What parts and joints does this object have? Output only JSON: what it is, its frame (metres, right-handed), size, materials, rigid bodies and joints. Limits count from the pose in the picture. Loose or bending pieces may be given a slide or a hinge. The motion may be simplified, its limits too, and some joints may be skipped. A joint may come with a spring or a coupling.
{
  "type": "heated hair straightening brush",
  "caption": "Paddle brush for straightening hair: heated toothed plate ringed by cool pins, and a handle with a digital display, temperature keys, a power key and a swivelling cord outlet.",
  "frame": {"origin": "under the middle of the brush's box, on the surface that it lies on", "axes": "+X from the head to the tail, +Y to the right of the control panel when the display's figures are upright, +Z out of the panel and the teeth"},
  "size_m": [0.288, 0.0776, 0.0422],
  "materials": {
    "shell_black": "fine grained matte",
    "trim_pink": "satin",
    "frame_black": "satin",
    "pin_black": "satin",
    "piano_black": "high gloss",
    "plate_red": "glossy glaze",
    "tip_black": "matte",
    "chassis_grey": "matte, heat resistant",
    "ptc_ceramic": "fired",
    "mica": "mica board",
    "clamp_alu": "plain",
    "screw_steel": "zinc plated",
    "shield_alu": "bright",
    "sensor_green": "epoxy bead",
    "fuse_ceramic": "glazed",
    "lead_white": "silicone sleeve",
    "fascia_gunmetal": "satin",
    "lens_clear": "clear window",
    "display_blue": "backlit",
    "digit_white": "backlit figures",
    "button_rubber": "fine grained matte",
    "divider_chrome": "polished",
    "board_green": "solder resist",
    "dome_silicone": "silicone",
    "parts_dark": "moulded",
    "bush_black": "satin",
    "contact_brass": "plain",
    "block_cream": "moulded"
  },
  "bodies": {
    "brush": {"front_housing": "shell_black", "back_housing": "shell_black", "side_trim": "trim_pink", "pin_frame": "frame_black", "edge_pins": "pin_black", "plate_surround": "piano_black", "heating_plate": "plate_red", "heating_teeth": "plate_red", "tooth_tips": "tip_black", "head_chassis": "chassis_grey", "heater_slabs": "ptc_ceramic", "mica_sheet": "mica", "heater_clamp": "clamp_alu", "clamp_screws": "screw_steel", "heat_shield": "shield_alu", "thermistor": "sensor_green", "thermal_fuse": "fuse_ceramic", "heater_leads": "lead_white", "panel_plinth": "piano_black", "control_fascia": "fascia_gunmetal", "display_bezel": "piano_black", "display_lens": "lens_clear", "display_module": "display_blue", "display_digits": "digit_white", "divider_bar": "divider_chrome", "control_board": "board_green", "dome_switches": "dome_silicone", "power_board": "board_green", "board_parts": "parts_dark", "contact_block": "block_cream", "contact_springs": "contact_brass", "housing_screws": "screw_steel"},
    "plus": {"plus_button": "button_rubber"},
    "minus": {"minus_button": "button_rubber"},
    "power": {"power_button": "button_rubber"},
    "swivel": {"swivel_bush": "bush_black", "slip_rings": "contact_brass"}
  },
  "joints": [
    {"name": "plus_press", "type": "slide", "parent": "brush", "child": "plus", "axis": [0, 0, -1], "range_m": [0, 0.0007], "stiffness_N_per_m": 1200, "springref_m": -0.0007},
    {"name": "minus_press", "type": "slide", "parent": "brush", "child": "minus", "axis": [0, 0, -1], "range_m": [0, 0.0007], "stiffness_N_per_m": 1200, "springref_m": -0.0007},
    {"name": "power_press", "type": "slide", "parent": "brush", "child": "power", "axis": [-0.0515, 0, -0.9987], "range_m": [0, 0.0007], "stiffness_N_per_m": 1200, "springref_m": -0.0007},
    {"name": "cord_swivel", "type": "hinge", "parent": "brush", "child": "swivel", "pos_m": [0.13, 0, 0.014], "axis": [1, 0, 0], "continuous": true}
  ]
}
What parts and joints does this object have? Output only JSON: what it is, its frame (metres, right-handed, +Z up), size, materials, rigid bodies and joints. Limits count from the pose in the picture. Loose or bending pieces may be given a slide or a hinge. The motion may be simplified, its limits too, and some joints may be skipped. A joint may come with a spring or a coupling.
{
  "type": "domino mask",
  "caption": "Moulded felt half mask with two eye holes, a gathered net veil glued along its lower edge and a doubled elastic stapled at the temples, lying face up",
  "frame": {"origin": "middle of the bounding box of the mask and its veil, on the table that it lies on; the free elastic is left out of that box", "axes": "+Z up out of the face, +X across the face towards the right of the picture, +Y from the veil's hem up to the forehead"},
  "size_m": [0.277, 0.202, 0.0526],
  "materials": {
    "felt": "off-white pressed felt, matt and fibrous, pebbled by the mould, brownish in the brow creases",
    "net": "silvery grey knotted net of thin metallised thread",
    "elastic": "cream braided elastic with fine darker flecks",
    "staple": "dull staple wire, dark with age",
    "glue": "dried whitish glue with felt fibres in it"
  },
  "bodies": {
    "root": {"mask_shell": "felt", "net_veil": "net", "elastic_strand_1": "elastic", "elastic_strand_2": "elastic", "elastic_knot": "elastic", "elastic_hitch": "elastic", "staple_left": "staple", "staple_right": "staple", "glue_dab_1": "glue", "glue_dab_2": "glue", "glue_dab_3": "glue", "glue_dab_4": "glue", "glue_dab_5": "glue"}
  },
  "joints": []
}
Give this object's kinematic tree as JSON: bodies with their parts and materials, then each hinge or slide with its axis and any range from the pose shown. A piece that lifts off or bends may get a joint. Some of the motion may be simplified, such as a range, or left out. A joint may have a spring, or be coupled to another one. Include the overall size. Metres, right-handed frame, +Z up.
────
#### Given request:
Give back exactly the lines beginning at the one with "(metres, right-handed, +Z" and ending at the final line of the material; both boundary lines belong in it.

#### Exercise solution:
What parts and joints does this object have? Output only JSON: what it is, its frame (metres, right-handed, +Z up), size, materials, rigid bodies and joints. Limits count from the pose in the picture. Loose or bending pieces may be given a slide or a hinge. The motion may be simplified, its limits too, and some joints may be skipped. A joint may come with a spring or a coupling.
{
  "type": "domino mask",
  "caption": "Moulded felt half mask with two eye holes, a gathered net veil glued along its lower edge and a doubled elastic stapled at the temples, lying face up",
  "frame": {"origin": "middle of the bounding box of the mask and its veil, on the table that it lies on; the free elastic is left out of that box", "axes": "+Z up out of the face, +X across the face towards the right of the picture, +Y from the veil's hem up to the forehead"},
  "size_m": [0.277, 0.202, 0.0526],
  "materials": {
    "felt": "off-white pressed felt, matt and fibrous, pebbled by the mould, brownish in the brow creases",
    "net": "silvery grey knotted net of thin metallised thread",
    "elastic": "cream braided elastic with fine darker flecks",
    "staple": "dull staple wire, dark with age",
    "glue": "dried whitish glue with felt fibres in it"
  },
  "bodies": {
    "root": {"mask_shell": "felt", "net_veil": "net", "elastic_strand_1": "elastic", "elastic_strand_2": "elastic", "elastic_knot": "elastic", "elastic_hitch": "elastic", "staple_left": "staple", "staple_right": "staple", "glue_dab_1": "glue", "glue_dab_2": "glue", "glue_dab_3": "glue", "glue_dab_4": "glue", "glue_dab_5": "glue"}
  },
  "joints": []
}
Give this object's kinematic tree as JSON: bodies with their parts and materials, then each hinge or slide with its axis and any range from the pose shown. A piece that lifts off or bends may get a joint. Some of the motion may be simplified, such as a range, or left out. A joint may have a spring, or be coupled to another one. Include the overall size. Metres, right-handed frame, +Z up.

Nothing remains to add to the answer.